▸ TASK DIRECTIONS:
Extract the listing in its entirety, keeping each line identical to the original.

▸ RAW DATA:
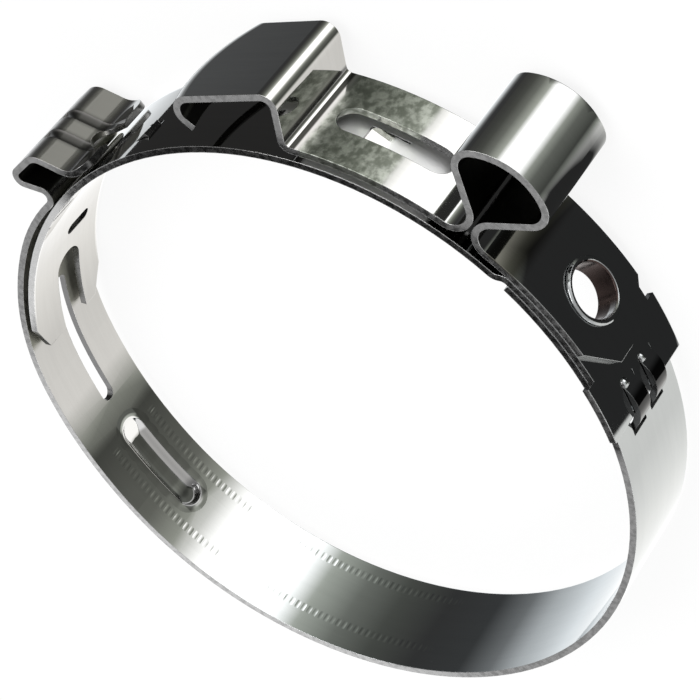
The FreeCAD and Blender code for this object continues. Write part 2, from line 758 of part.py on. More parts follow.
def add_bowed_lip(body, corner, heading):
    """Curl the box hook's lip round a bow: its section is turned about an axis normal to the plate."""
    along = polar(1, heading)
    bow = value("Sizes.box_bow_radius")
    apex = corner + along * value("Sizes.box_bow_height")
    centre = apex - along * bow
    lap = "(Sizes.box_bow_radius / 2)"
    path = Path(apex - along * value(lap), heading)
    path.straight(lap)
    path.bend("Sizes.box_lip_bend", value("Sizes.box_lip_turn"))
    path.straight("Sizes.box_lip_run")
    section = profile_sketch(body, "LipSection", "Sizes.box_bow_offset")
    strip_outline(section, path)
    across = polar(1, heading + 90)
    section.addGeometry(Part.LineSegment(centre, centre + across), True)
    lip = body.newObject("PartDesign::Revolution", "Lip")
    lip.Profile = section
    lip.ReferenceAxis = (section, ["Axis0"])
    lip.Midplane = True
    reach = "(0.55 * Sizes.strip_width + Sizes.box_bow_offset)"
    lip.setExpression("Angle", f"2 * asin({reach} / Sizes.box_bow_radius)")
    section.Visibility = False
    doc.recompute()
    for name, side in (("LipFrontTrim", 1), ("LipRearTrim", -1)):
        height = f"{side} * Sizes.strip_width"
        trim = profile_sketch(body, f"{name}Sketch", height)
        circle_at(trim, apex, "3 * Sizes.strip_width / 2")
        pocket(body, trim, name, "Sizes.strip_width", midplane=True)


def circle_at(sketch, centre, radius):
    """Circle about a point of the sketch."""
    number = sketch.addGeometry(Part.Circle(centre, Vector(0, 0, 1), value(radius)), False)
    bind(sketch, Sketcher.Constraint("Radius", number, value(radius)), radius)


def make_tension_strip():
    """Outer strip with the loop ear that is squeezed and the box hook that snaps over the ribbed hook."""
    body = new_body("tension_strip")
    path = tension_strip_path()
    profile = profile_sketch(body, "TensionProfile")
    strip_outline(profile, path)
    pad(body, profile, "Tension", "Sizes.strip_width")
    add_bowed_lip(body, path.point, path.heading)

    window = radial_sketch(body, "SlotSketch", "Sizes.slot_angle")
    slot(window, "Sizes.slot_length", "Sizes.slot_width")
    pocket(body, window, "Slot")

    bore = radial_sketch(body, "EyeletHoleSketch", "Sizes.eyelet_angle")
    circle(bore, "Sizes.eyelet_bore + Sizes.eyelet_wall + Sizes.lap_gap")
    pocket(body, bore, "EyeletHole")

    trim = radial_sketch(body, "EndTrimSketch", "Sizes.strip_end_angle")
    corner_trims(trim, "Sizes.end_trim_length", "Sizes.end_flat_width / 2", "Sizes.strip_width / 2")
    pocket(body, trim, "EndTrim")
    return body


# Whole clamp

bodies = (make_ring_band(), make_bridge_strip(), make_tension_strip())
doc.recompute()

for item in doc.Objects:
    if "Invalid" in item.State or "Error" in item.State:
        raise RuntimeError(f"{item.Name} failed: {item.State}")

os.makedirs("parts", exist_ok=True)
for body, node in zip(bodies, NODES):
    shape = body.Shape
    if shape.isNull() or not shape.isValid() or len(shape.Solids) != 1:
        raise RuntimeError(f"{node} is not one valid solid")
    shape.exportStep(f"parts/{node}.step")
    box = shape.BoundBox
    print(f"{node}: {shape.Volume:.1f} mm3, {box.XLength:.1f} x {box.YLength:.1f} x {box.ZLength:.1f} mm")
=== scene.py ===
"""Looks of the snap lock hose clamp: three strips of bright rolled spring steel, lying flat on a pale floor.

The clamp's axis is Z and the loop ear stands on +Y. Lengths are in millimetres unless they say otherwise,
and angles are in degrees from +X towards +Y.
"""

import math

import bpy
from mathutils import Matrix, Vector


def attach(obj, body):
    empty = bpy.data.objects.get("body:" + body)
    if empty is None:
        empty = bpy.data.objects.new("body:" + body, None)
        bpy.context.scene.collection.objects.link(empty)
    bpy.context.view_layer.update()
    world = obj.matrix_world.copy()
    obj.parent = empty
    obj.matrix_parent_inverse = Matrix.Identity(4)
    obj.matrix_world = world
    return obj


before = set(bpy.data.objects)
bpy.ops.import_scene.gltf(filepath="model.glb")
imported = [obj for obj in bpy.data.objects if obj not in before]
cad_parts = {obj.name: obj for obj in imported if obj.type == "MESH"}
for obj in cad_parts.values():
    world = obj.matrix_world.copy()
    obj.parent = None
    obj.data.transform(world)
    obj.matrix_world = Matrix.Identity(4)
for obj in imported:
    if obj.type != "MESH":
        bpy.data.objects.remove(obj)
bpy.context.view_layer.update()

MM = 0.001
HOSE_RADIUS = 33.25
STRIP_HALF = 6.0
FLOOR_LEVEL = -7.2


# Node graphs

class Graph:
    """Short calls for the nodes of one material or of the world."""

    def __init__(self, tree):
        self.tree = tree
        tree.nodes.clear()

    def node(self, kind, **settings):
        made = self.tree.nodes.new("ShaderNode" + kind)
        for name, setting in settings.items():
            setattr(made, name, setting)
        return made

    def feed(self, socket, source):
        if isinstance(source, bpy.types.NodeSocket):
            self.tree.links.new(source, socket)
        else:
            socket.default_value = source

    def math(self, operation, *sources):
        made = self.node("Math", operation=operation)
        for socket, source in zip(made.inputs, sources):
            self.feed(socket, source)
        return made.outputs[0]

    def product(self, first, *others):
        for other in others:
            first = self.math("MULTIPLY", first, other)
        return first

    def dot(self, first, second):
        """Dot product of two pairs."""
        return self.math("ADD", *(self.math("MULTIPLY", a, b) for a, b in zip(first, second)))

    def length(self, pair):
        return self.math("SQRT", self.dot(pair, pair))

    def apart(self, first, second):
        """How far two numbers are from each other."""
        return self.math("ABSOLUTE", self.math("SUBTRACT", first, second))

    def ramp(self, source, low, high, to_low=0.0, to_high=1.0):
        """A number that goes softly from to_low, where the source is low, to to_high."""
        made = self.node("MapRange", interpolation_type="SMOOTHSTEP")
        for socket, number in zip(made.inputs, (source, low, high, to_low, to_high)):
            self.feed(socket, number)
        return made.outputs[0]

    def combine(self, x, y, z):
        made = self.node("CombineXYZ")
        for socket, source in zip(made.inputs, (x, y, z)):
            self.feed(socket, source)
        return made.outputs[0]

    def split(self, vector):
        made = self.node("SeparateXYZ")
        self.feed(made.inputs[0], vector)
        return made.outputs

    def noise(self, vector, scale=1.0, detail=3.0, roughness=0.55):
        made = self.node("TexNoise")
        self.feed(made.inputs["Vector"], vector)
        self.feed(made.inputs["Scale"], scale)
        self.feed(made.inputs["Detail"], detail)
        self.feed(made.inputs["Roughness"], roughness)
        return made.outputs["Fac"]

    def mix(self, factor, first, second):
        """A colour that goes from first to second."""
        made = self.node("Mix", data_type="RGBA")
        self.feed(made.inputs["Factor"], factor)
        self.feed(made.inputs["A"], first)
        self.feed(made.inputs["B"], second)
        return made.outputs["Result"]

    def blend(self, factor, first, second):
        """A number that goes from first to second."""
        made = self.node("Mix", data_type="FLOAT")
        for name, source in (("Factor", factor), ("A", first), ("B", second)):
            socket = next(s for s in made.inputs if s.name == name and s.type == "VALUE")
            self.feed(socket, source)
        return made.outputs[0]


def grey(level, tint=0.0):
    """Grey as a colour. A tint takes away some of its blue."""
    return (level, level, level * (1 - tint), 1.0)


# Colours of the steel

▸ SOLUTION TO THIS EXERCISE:
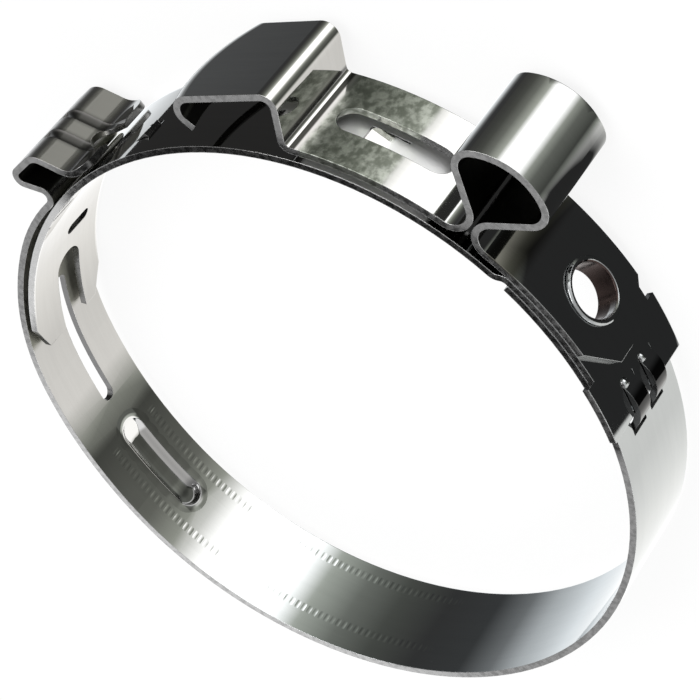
The FreeCAD and Blender code for this object continues. Write part 2, from line 758 of part.py on. More parts follow.
def add_bowed_lip(body, corner, heading):
    """Curl the box hook's lip round a bow: its section is turned about an axis normal to the plate."""
    along = polar(1, heading)
    bow = value("Sizes.box_bow_radius")
    apex = corner + along * value("Sizes.box_bow_height")
    centre = apex - along * bow
    lap = "(Sizes.box_bow_radius / 2)"
    path = Path(apex - along * value(lap), heading)
    path.straight(lap)
    path.bend("Sizes.box_lip_bend", value("Sizes.box_lip_turn"))
    path.straight("Sizes.box_lip_run")
    section = profile_sketch(body, "LipSection", "Sizes.box_bow_offset")
    strip_outline(section, path)
    across = polar(1, heading + 90)
    section.addGeometry(Part.LineSegment(centre, centre + across), True)
    lip = body.newObject("PartDesign::Revolution", "Lip")
    lip.Profile = section
    lip.ReferenceAxis = (section, ["Axis0"])
    lip.Midplane = True
    reach = "(0.55 * Sizes.strip_width + Sizes.box_bow_offset)"
    lip.setExpression("Angle", f"2 * asin({reach} / Sizes.box_bow_radius)")
    section.Visibility = False
    doc.recompute()
    for name, side in (("LipFrontTrim", 1), ("LipRearTrim", -1)):
        height = f"{side} * Sizes.strip_width"
        trim = profile_sketch(body, f"{name}Sketch", height)
        circle_at(trim, apex, "3 * Sizes.strip_width / 2")
        pocket(body, trim, name, "Sizes.strip_width", midplane=True)


def circle_at(sketch, centre, radius):
    """Circle about a point of the sketch."""
    number = sketch.addGeometry(Part.Circle(centre, Vector(0, 0, 1), value(radius)), False)
    bind(sketch, Sketcher.Constraint("Radius", number, value(radius)), radius)


def make_tension_strip():
    """Outer strip with the loop ear that is squeezed and the box hook that snaps over the ribbed hook."""
    body = new_body("tension_strip")
    path = tension_strip_path()
    profile = profile_sketch(body, "TensionProfile")
    strip_outline(profile, path)
    pad(body, profile, "Tension", "Sizes.strip_width")
    add_bowed_lip(body, path.point, path.heading)

    window = radial_sketch(body, "SlotSketch", "Sizes.slot_angle")
    slot(window, "Sizes.slot_length", "Sizes.slot_width")
    pocket(body, window, "Slot")

    bore = radial_sketch(body, "EyeletHoleSketch", "Sizes.eyelet_angle")
    circle(bore, "Sizes.eyelet_bore + Sizes.eyelet_wall + Sizes.lap_gap")
    pocket(body, bore, "EyeletHole")

    trim = radial_sketch(body, "EndTrimSketch", "Sizes.strip_end_angle")
    corner_trims(trim, "Sizes.end_trim_length", "Sizes.end_flat_width / 2", "Sizes.strip_width / 2")
    pocket(body, trim, "EndTrim")
    return body


# Whole clamp

bodies = (make_ring_band(), make_bridge_strip(), make_tension_strip())
doc.recompute()

for item in doc.Objects:
    if "Invalid" in item.State or "Error" in item.State:
        raise RuntimeError(f"{item.Name} failed: {item.State}")

os.makedirs("parts", exist_ok=True)
for body, node in zip(bodies, NODES):
    shape = body.Shape
    if shape.isNull() or not shape.isValid() or len(shape.Solids) != 1:
        raise RuntimeError(f"{node} is not one valid solid")
    shape.exportStep(f"parts/{node}.step")
    box = shape.BoundBox
    print(f"{node}: {shape.Volume:.1f} mm3, {box.XLength:.1f} x {box.YLength:.1f} x {box.ZLength:.1f} mm")
=== scene.py ===
"""Looks of the snap lock hose clamp: three strips of bright rolled spring steel, lying flat on a pale floor.

The clamp's axis is Z and the loop ear stands on +Y. Lengths are in millimetres unless they say otherwise,
and angles are in degrees from +X towards +Y.
"""

import math

import bpy
from mathutils import Matrix, Vector


def attach(obj, body):
    empty = bpy.data.objects.get("body:" + body)
    if empty is None:
        empty = bpy.data.objects.new("body:" + body, None)
        bpy.context.scene.collection.objects.link(empty)
    bpy.context.view_layer.update()
    world = obj.matrix_world.copy()
    obj.parent = empty
    obj.matrix_parent_inverse = Matrix.Identity(4)
    obj.matrix_world = world
    return obj


before = set(bpy.data.objects)
bpy.ops.import_scene.gltf(filepath="model.glb")
imported = [obj for obj in bpy.data.objects if obj not in before]
cad_parts = {obj.name: obj for obj in imported if obj.type == "MESH"}
for obj in cad_parts.values():
    world = obj.matrix_world.copy()
    obj.parent = None
    obj.data.transform(world)
    obj.matrix_world = Matrix.Identity(4)
for obj in imported:
    if obj.type != "MESH":
        bpy.data.objects.remove(obj)
bpy.context.view_layer.update()

MM = 0.001
HOSE_RADIUS = 33.25
STRIP_HALF = 6.0
FLOOR_LEVEL = -7.2


# Node graphs

class Graph:
    """Short calls for the nodes of one material or of the world."""

    def __init__(self, tree):
        self.tree = tree
        tree.nodes.clear()

    def node(self, kind, **settings):
        made = self.tree.nodes.new("ShaderNode" + kind)
        for name, setting in settings.items():
            setattr(made, name, setting)
        return made

    def feed(self, socket, source):
        if isinstance(source, bpy.types.NodeSocket):
            self.tree.links.new(source, socket)
        else:
            socket.default_value = source

    def math(self, operation, *sources):
        made = self.node("Math", operation=operation)
        for socket, source in zip(made.inputs, sources):
            self.feed(socket, source)
        return made.outputs[0]

    def product(self, first, *others):
        for other in others:
            first = self.math("MULTIPLY", first, other)
        return first

    def dot(self, first, second):
        """Dot product of two pairs."""
        return self.math("ADD", *(self.math("MULTIPLY", a, b) for a, b in zip(first, second)))

    def length(self, pair):
        return self.math("SQRT", self.dot(pair, pair))

    def apart(self, first, second):
        """How far two numbers are from each other."""
        return self.math("ABSOLUTE", self.math("SUBTRACT", first, second))

    def ramp(self, source, low, high, to_low=0.0, to_high=1.0):
        """A number that goes softly from to_low, where the source is low, to to_high."""
        made = self.node("MapRange", interpolation_type="SMOOTHSTEP")
        for socket, number in zip(made.inputs, (source, low, high, to_low, to_high)):
            self.feed(socket, number)
        return made.outputs[0]

    def combine(self, x, y, z):
        made = self.node("CombineXYZ")
        for socket, source in zip(made.inputs, (x, y, z)):
            self.feed(socket, source)
        return made.outputs[0]

    def split(self, vector):
        made = self.node("SeparateXYZ")
        self.feed(made.inputs[0], vector)
        return made.outputs

    def noise(self, vector, scale=1.0, detail=3.0, roughness=0.55):
        made = self.node("TexNoise")
        self.feed(made.inputs["Vector"], vector)
        self.feed(made.inputs["Scale"], scale)
        self.feed(made.inputs["Detail"], detail)
        self.feed(made.inputs["Roughness"], roughness)
        return made.outputs["Fac"]

    def mix(self, factor, first, second):
        """A colour that goes from first to second."""
        made = self.node("Mix", data_type="RGBA")
        self.feed(made.inputs["Factor"], factor)
        self.feed(made.inputs["A"], first)
        self.feed(made.inputs["B"], second)
        return made.outputs["Result"]

    def blend(self, factor, first, second):
        """A number that goes from first to second."""
        made = self.node("Mix", data_type="FLOAT")
        for name, source in (("Factor", factor), ("A", first), ("B", second)):
            socket = next(s for s in made.inputs if s.name == name and s.type == "VALUE")
            self.feed(socket, source)
        return made.outputs[0]


def grey(level, tint=0.0):
    """Grey as a colour. A tint takes away some of its blue."""
    return (level, level, level * (1 - tint), 1.0)


# Colours of the steel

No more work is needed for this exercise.